Time: And mostly, with the exception of a tiresome, protracted gag involving a parental stash of sex toys, it’s more funny and charming than it is raunchy. If these boys are the men of the future, their parents have done something right.

Chicago Sun-Times: For all its wacky, gross-out, shock-ya humor, “Good Boys” has a lot of heart.

Well, just for a minute, let’s concede that innocent kids playing with sex dolls may be hilarious. But that's less than half the story. What did the real-life actors learn about sex on the set? They are human beings, remember, not CGI figures in a video game. The stars of Good Boys are twelve years old in real life. That’s twelve. They’re not even teenagers. Their voices haven’t broken.

And yet they have been enticed into becoming a 89-minute dirty joke about some of the darkest areas of human experience. If a school teacher, or a scout master, or a minister introduced them to sex toys and BDSM gear, he would be charged with grooming and thrown in the slammer. But if a Hollywood director does it, Tinsel Town says, Attaboy!

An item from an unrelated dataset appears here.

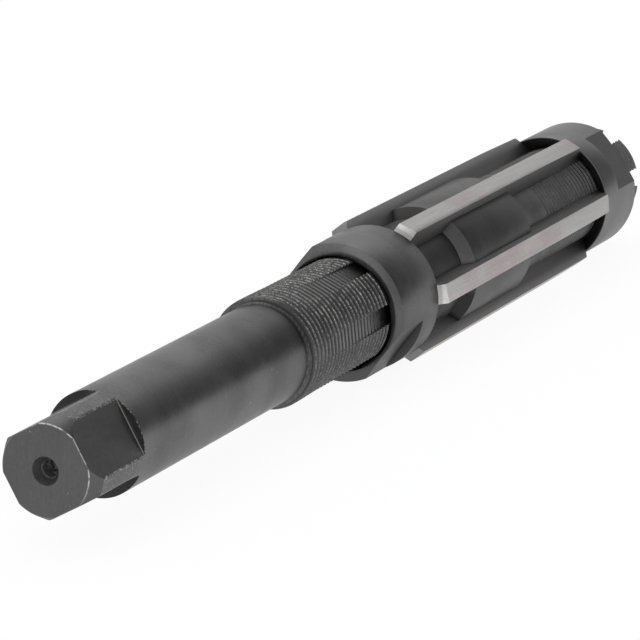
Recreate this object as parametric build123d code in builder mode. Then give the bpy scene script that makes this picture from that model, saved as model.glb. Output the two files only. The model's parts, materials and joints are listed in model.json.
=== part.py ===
from build123d import *
from math import asin, atan2, degrees, radians, sqrt, tan
import os

# An adjustable hand reamer: six tapered blades slide in sloped slots of one arbor and are held
# between two nuts with conical recesses. Moving both nuts towards the square end carries the
# blades up the slopes, so the reamer cuts a larger hole.
# Millimetres. Stations run along the tool from the end face of the square.

# Arbor
ARBOR_LENGTH = 201.6
SHANK_DIAMETER = 16.0
SHANK_LENGTH = 67.3
SQUARE_ACROSS_FLATS = 13.0
SQUARE_LENGTH = 14.5
SQUARE_TURN = -25.0
TANG_CHAMFER_LENGTH = 2.3
TANG_CHAMFER_HEIGHT = 1.1
THREAD_DIAMETER = 18.0
THREAD_END_CHAMFER = 0.3
LAND_DIAMETER = 21.5
LAND_START = 125.4
LAND_LENGTH = 23.3
LAND_CHAMFER_ANGLE = 45.0
CENTRE_HOLE_MOUTH = 4.25
CENTRE_HOLE_PILOT = 2.6
CENTRE_HOLE_DEPTH = 4.5
CENTRE_HOLE_ANGLE = 60.0

# Blades and their slots
BLADE_COUNT = 6
BLADE_DIAMETER = 25.0
BLADE_THICKNESS = 3.2
BLADE_EXPOSED_LENGTH = 72.0
BLADE_SIDE_FIT = 0.02
BLADE_FLOOR_FIT = 0.02
MARGIN_WIDTH = 0.4
RELIEF_ANGLE = 10.0
LEAD_LENGTH = 14.0
LEAD_DROP = 0.2
SLOT_START = 76.0
SLOT_ANGLE = 2.6

# Nuts
NUT_DIAMETER = 22.7
NUT_LENGTH = 14.0
NUT_LIP = 0.3
NUT_BORE_FIT = 0.05
NUT_BORE_CHAMFER = 0.4
NUT_EDGE_LENGTH = 0.6
NUT_EDGE_HEIGHT = 1.1
NUT_ACROSS_FLATS = 20.0
NUT_FLAT_LENGTH = 8.2
REAR_NUT_FACE = 108.6
REAR_NUT_TURN = 42.0
FRONT_NUT_TURN = -33.0
SEAT_ANGLE = 45.0
SEAT_FIT = 0.02

# Sizes that follow from those above
SHANK_RADIUS = SHANK_DIAMETER / 2
THREAD_RADIUS = THREAD_DIAMETER / 2
LAND_RADIUS = LAND_DIAMETER / 2
NUT_RADIUS = NUT_DIAMETER / 2
BLADE_RADIUS = BLADE_DIAMETER / 2
HALF_BLADE = BLADE_THICKNESS / 2
PITCH_ANGLE = 360 / BLADE_COUNT
FIRST_BLADE_TURN = -90 + PITCH_ANGLE / 2
FRONT_NUT_FACE = REAR_NUT_FACE + BLADE_EXPOSED_LENGTH
LAND_END = LAND_START + LAND_LENGTH
LAND_CHAMFER_LENGTH = (LAND_RADIUS - THREAD_RADIUS) / tan(radians(LAND_CHAMFER_ANGLE))
SEAT_MOUTH = NUT_RADIUS - NUT_LIP
SEAT_SLOPE = tan(radians(SEAT_ANGLE))
OUTSIDE = BLADE_DIAMETER

# The section of a blade's ground top: a narrow round margin behind the cutting edge, then a flat relief
EDGE_HEIGHT = sqrt(BLADE_RADIUS**2 - HALF_BLADE**2)
MARGIN_END = HALF_BLADE - MARGIN_WIDTH
MARGIN_END_HEIGHT = sqrt(BLADE_RADIUS**2 - MARGIN_END**2)
RELIEF_SLOPE = tan(radians(RELIEF_ANGLE) - asin(MARGIN_END / BLADE_RADIUS))
HEEL_HEIGHT = MARGIN_END_HEIGHT - (MARGIN_END + HALF_BLADE) * RELIEF_SLOPE

# The reamer lies on two blades, one each side of straight down: on one's cutting edge and on the other's heel
left_contact = Vector(EDGE_HEIGHT, HALF_BLADE).rotate(Axis.Z, -90 - PITCH_ANGLE / 2)
right_contact = Vector(HEEL_HEIGHT, -HALF_BLADE).rotate(Axis.Z, -90 + PITCH_ANGLE / 2)
REST_ROLL = -degrees(atan2(right_contact.Y - left_contact.Y, right_contact.X - left_contact.X))
REST_HEIGHT = max(-left_contact.rotate(Axis.Z, REST_ROLL).Y, NUT_RADIUS)

TANG_END = Vector(-ARBOR_LENGTH / 2, 0, REST_HEIGHT)
TOOL_AXIS = Axis(TANG_END, (1, 0, 0))


def along(turn):
    """The plane through the tool's axis whose y points outwards at this turn about the axis."""
    outwards = Vector(0, 1, 0).rotate(Axis.X, turn + REST_ROLL)
    return Plane(origin=TANG_END, x_dir=(1, 0, 0), z_dir=Vector(1, 0, 0).cross(outwards))


def across(station, turn):
    """The plane square to the tool's axis at a station whose x points outwards at this turn."""
    outwards = Vector(0, 1, 0).rotate(Axis.X, turn + REST_ROLL)
    return Plane(origin=TANG_END + Vector(station, 0, 0), x_dir=outwards, z_dir=(1, 0, 0))


def slot_floor(station):
    """Height of the sloped slot's floor over the axis: it meets the thread's crest where the slot starts."""
    return THREAD_RADIUS - (station - SLOT_START) * tan(radians(SLOT_ANGLE))


def write(piece, name):
    piece.part.label = name
    export_step(piece.part, f"parts/{name}.step")


os.makedirs("parts", exist_ok=True)

# Arbor: turned in one piece, then the square, the slots and the centre holes are cut
with BuildPart() as arbor:
    with BuildSketch(along(0)):
        with BuildLine():
            Polyline(
                (0, 0),
                (0, SHANK_RADIUS - TANG_CHAMFER_HEIGHT),
                (TANG_CHAMFER_LENGTH, SHANK_RADIUS),
                (SHANK_LENGTH, SHANK_RADIUS),
                (SHANK_LENGTH + THREAD_RADIUS - SHANK_RADIUS, THREAD_RADIUS),
                (LAND_START - LAND_CHAMFER_LENGTH, THREAD_RADIUS),
                (LAND_START, LAND_RADIUS),
                (LAND_END, LAND_RADIUS),
                (LAND_END + LAND_CHAMFER_LENGTH, THREAD_RADIUS),
                (ARBOR_LENGTH - THREAD_END_CHAMFER, THREAD_RADIUS),
                (ARBOR_LENGTH, THREAD_RADIUS - THREAD_END_CHAMFER),
                (ARBOR_LENGTH, 0),
                close=True,
            )
        make_face()
    revolve(axis=TOOL_AXIS)

    with BuildSketch(across(0, SQUARE_TURN)):
        Circle(SHANK_DIAMETER)
        Rectangle(SQUARE_ACROSS_FLATS, SQUARE_ACROSS_FLATS, mode=Mode.SUBTRACT)
    extrude(amount=SQUARE_LENGTH, mode=Mode.SUBTRACT)

    for number in range(BLADE_COUNT):
        with BuildSketch(along(FIRST_BLADE_TURN + number * PITCH_ANGLE)):
            with BuildLine():
                Polyline(
                    (SLOT_START, THREAD_RADIUS),
                    (ARBOR_LENGTH, slot_floor(ARBOR_LENGTH)),
                    (ARBOR_LENGTH, OUTSIDE),
                    (SLOT_START, OUTSIDE),
                    close=True,
                )
            make_face()
        extrude(amount=HALF_BLADE + BLADE_SIDE_FIT, both=True, mode=Mode.SUBTRACT)

    for end_face in (arbor.faces().sort_by(Axis.X)[0], arbor.faces().sort_by(Axis.X)[-1]):
        with Locations(Plane(end_face)):
            CounterSinkHole(
                CENTRE_HOLE_PILOT / 2,
                CENTRE_HOLE_MOUTH / 2,
                depth=CENTRE_HOLE_DEPTH,
                counter_sink_angle=CENTRE_HOLE_ANGLE,
            )
write(arbor, "arbor")

# Blades: a tapered slab that fills its slot, ground on the arbor to a round top with seats at both ends
REAR_SEAT = SEAT_MOUTH - SEAT_FIT
TOP_INSET = (BLADE_RADIUS - REAR_SEAT) / SEAT_SLOPE
END_INSET = (REAR_SEAT - THREAD_RADIUS) / SEAT_SLOPE
LEAD_INSET = (BLADE_RADIUS - LEAD_DROP - REAR_SEAT) / SEAT_SLOPE
BLADE_REAR = REAR_NUT_FACE - END_INSET
BLADE_FRONT = FRONT_NUT_FACE + END_INSET
for number in range(BLADE_COUNT):
    turn = FIRST_BLADE_TURN + number * PITCH_ANGLE
    with BuildPart() as blade:
        with BuildSketch(along(turn)):
            with BuildLine():
                Polyline(
                    (BLADE_REAR, slot_floor(BLADE_REAR) + BLADE_FLOOR_FIT),
                    (BLADE_FRONT, slot_floor(BLADE_FRONT) + BLADE_FLOOR_FIT),
                    (BLADE_FRONT, OUTSIDE),
                    (BLADE_REAR, OUTSIDE),
                    close=True,
                )
            make_face()
        extrude(amount=HALF_BLADE, both=True)

        with BuildSketch(along(turn)):
            with BuildLine():
                Polyline(
                    (BLADE_REAR, 0),
                    (BLADE_REAR, THREAD_RADIUS),
                    (REAR_NUT_FACE + TOP_INSET, BLADE_RADIUS),
                    (FRONT_NUT_FACE - LEAD_INSET - LEAD_LENGTH, BLADE_RADIUS),
                    (FRONT_NUT_FACE - LEAD_INSET, BLADE_RADIUS - LEAD_DROP),
                    (BLADE_FRONT, THREAD_RADIUS),
                    (BLADE_FRONT, 0),
                    close=True,
                )
            make_face()
        revolve(axis=TOOL_AXIS, mode=Mode.INTERSECT)

        with BuildSketch(across(BLADE_REAR, turn)):
            with BuildLine():
                Polyline(
                    (MARGIN_END_HEIGHT, MARGIN_END),
                    (HEEL_HEIGHT, -HALF_BLADE),
                    (OUTSIDE, -HALF_BLADE),
                    (OUTSIDE, MARGIN_END),
                    close=True,
                )
            make_face()
        extrude(amount=BLADE_FRONT - BLADE_REAR, mode=Mode.SUBTRACT)
    write(blade, f"blade_{number + 1}")

# Nuts: the same part at both ends, with its conical recess towards the blades and its flats away from them
for name, face, away, turn in (
    ("rear_nut", REAR_NUT_FACE, -1, REAR_NUT_TURN),
    ("front_nut", FRONT_NUT_FACE, 1, FRONT_NUT_TURN),
):
    bore_radius = THREAD_RADIUS + NUT_BORE_FIT
    end = face + away * NUT_LENGTH
    with BuildPart() as nut:
        with BuildSketch(along(turn)):
            with BuildLine():
                Polyline(
                    (face, SEAT_MOUTH),
                    (face, NUT_RADIUS),
                    (end - away * NUT_EDGE_LENGTH, NUT_RADIUS),
                    (end, NUT_RADIUS - NUT_EDGE_HEIGHT),
                    (end, bore_radius + NUT_BORE_CHAMFER),
                    (end - away * NUT_BORE_CHAMFER, bore_radius),
                    (face + away * (SEAT_MOUTH - bore_radius) / SEAT_SLOPE, bore_radius),
                    close=True,
                )
            make_face()
        revolve(axis=TOOL_AXIS)

        for side in (turn, turn + 180):
            with BuildSketch(along(side)):
                with BuildLine():
                    Polyline(
                        (end, NUT_ACROSS_FLATS / 2),
                        (end - away * NUT_FLAT_LENGTH, NUT_ACROSS_FLATS / 2),
                        (end - away * NUT_FLAT_LENGTH, OUTSIDE),
                        (end, OUTSIDE),
                        close=True,
                    )
                make_face()
            extrude(amount=NUT_RADIUS, both=True, mode=Mode.SUBTRACT)
    write(nut, name)
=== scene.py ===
"""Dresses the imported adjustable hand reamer: screw threads, black oxide, ground blades, floor and light."""

import json
from math import atan2, cos, pi, radians, sin, sqrt, tan
from types import SimpleNamespace

import bmesh
import bpy
from bpy.props import FloatProperty, FloatVectorProperty, IntProperty, PointerProperty
from bpy.types import Operator, Panel, PropertyGroup
from mathutils import Matrix, Vector

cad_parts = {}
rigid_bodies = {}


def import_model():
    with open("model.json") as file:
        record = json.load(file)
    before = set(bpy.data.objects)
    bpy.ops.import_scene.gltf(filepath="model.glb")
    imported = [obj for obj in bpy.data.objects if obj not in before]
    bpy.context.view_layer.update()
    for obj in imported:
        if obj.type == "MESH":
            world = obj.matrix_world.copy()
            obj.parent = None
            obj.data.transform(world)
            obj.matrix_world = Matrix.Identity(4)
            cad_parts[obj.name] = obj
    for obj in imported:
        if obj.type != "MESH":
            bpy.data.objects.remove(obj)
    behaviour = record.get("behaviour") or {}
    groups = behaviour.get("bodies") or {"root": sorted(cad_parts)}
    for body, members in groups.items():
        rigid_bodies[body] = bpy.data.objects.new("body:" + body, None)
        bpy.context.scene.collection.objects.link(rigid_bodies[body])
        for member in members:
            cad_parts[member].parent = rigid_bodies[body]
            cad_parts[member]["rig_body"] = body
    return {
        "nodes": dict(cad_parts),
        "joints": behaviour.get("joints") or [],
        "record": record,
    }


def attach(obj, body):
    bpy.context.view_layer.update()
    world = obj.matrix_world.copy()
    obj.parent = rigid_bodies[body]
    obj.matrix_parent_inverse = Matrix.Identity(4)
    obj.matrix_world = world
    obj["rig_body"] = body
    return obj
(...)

This is grooming. And it’s baked into the film. The very premise of the comedy is the contrast between adult depravity and children’s innocence. Beneath the slapstick, Good Boys is child pornography for beginners.

Yes, this has happened before. At 12, Jodie Foster played a child prostitute in Taxi Driver (1976). Also at 12, Brooke Shields played a child prostitute in Pretty Baby (1978).

But this is 2019. This is the era of #MeToo, when Hollywood is taking a cold, hard look at sexual exploitation in the film industry. Well, it’s not looking hard enough. Or don't 12-year-old boys count?

In 1994 12-year-old Natalie Portman was made up as a tart in The Professional, a film about a young girl’s strange relationship with a hit man. She hated the role. Last year she told the Women’s March in Los Angeles that making the film had sexualised her:

“I excitedly opened my first fan mail to read a rape fantasy that a man had written me. A countdown was started on my local radio show to my 18th birthday, euphemistically the date that I would be legal to sleep with. Movie reviewers talked about my budding breasts in reviews.”

If anything, Good Boys is worse than The Professional. First, for its viewers, because it normalises sexual perversion. And second, for the three 12-year-olds whose Hollywood employers have corrupted their childhood and robbed them of whatever chance they had of retaining a healthy view of sex.

Manohla Dargis, film critic for the New York Times, nailed it. The creepy “fun” of Good Boys “is predicated on your ethical indifference,” she wrote.  “It banks on your cruelty.”